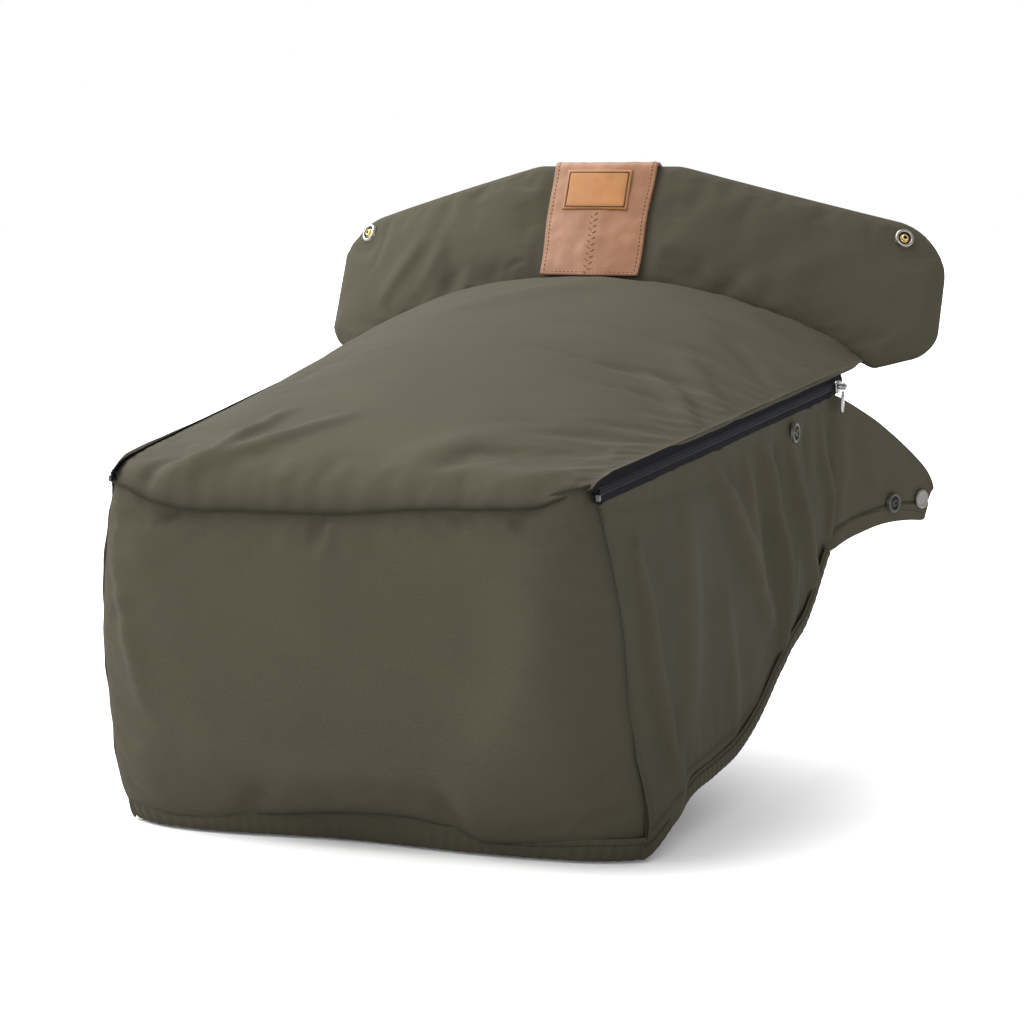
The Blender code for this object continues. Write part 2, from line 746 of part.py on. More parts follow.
def build_flaps():
    for side, sign in (("left", -1), ("right", 1)):
        hinge, reach, outward = flap_axes(sign)
        hang = pivot(f"flap_hinge_{side}", hinge + Vector((0, 0, FLAP_HINGE_Z)))
        lined = flap_surface(sign, FLAP_LINING_MARGIN)
        pieces = [
            layer(f"flap_panel_{side}", flap_surface(sign), outward, GAP / 2, CLOTH, 12, 5, "canvas"),
            layer(f"flap_lining_{side}", lined, -outward, GAP / 2, LINING, 12, 5, "lining"),
        ]
        on_face = hinge + Vector((0, 0, FLAP_SNAP_Z)) + outward * (CLOTH + GAP / 2 + GAP)
        pieces.append(snap(f"flap_snap_{side}", on_face + reach * FLAP_SNAP_REACH, outward, STUD))
        pieces.append(snap(f"flap_snap_cap_{side}", on_face + reach * FLAP_CAP_REACH, outward, CAP))
        for piece in pieces:
            keep_in_place(piece, hang)


def main():
    clear_scene()
    cover_pivot = pivot("cover_hinge", (0, COVER_HINGE_Y, COVER_HINGE_Z))
    collar_pivot = pivot("collar_hinge", (0, CREASE_Y, CREASE_Z))
    build_foot_box()
    build_side_snaps()
    build_cover(cover_pivot)
    build_zips(cover_pivot)
    build_collar(collar_pivot)
    build_flaps()


main()
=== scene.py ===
"""Looks of a padded pram seat apron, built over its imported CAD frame.

Metres, +Z up, +Y towards the seat, the toe end faces -Y. Left is -X and right is +X.
"""

from math import cos, pi, radians, sin, sqrt

import bpy
import numpy as np
from mathutils import Matrix, Vector, noise


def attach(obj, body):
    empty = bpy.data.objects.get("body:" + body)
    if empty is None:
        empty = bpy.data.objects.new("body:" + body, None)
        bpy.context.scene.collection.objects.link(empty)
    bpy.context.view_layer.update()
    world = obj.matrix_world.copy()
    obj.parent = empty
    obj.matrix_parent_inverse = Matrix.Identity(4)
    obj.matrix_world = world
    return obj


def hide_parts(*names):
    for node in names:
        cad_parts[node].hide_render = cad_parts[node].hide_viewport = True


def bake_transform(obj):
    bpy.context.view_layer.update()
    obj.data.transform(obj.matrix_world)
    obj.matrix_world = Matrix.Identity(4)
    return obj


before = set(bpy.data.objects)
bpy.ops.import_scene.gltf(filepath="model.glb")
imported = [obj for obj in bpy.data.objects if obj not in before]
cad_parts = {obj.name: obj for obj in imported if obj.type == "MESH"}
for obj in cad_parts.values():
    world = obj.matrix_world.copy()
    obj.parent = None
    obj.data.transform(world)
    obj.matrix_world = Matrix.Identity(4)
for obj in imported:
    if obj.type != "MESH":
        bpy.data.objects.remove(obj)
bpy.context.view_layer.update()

MM = 0.001
SIDES = (("left", -1), ("right", 1))
TOWARDS_TOE = (0, -1, 0)

# The CAD part's driving sizes
TOE_Y, TOE_BOTTOM_Y = -0.308, -0.250
TOE_HALF_WIDTH, SIDE_SPREAD = 0.163, 0.096
HEM_FLARE, FLARE_REACH, FLARE_TOP_Z = 0.019, 0.330, 0.228
TOE_CORNER, CORNER_POWER = 0.020, 8
SIDE_END_Y = 0.1278
ZIP_FRONT_Z, ZIP_RISE, ZIP_END_Y, SLIDER_Y = 0.241, 0.086, 0.139, 0.131
SEAM_Z, LEFT_SEAM_Z = 0.246, 0.240
REAR_HALF_WIDTH = 0.2125
CREASE_Y, CREASE_Z, CREASE_DROP = 0.176, 0.352, 1.30
LEAN, WRAP, WRAP_POWER = 0.50, 1.09, 1.7
COLLAR_TOP_Z, COLLAR_FLAT, COLLAR_TOP_SLOPE, COLLAR_HALF_WIDTH = 0.441, 0.058, 0.267, 0.254
COLLAR_TOP_ROUND, COLLAR_LOW_ROUND, WING_RISE = 0.038, 0.016, 0.25
COLLAR_THICK = 0.0114
FLAP_HINGE, FLAP_AZIMUTH = Vector((0.2065, 0.130, 0.0)), radians(23.5)
FLAP_TOP_REACH, FLAP_LOW_REACH = 0.1255, 0.1135
COLLAR_SNAP = (0.2235, 0.382)           # x and z on the collar's face
SIDE_SNAP = (0.047, 0.2515)             # y and z on the side panel
TOE_LOW_HALF = (0.185, 0.178)           # half widths of the toe's lower edge, left and right
TAPE_LAP, HEM_START_Y, SIDE_HEM_WIDTH = 0.0072, -0.232, 0.0125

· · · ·

▶ _YOUR TASK_
Both the line with "FLAP_CAP_REACH, outward, CAP))" and the line with "obj.data.transform(world)" belong in the extract, along with every line between them; set down those lines exactly and only.

▶ _SOLUTION_
        pieces.append(snap(f"flap_snap_cap_{side}", on_face + reach * FLAP_CAP_REACH, outward, CAP))
        for piece in pieces:
            keep_in_place(piece, hang)


def main():
    clear_scene()
    cover_pivot = pivot("cover_hinge", (0, COVER_HINGE_Y, COVER_HINGE_Z))
    collar_pivot = pivot("collar_hinge", (0, CREASE_Y, CREASE_Z))
    build_foot_box()
    build_side_snaps()
    build_cover(cover_pivot)
    build_zips(cover_pivot)
    build_collar(collar_pivot)
    build_flaps()


main()
=== scene.py ===
"""Looks of a padded pram seat apron, built over its imported CAD frame.

Metres, +Z up, +Y towards the seat, the toe end faces -Y. Left is -X and right is +X.
"""

from math import cos, pi, radians, sin, sqrt

import bpy
import numpy as np
from mathutils import Matrix, Vector, noise


def attach(obj, body):
    empty = bpy.data.objects.get("body:" + body)
    if empty is None:
        empty = bpy.data.objects.new("body:" + body, None)
        bpy.context.scene.collection.objects.link(empty)
    bpy.context.view_layer.update()
    world = obj.matrix_world.copy()
    obj.parent = empty
    obj.matrix_parent_inverse = Matrix.Identity(4)
    obj.matrix_world = world
    return obj


def hide_parts(*names):
    for node in names:
        cad_parts[node].hide_render = cad_parts[node].hide_viewport = True


def bake_transform(obj):
    bpy.context.view_layer.update()
    obj.data.transform(obj.matrix_world)
    obj.matrix_world = Matrix.Identity(4)
    return obj


before = set(bpy.data.objects)
bpy.ops.import_scene.gltf(filepath="model.glb")
imported = [obj for obj in bpy.data.objects if obj not in before]
cad_parts = {obj.name: obj for obj in imported if obj.type == "MESH"}
for obj in cad_parts.values():
    world = obj.matrix_world.copy()
    obj.parent = None
    obj.data.transform(world)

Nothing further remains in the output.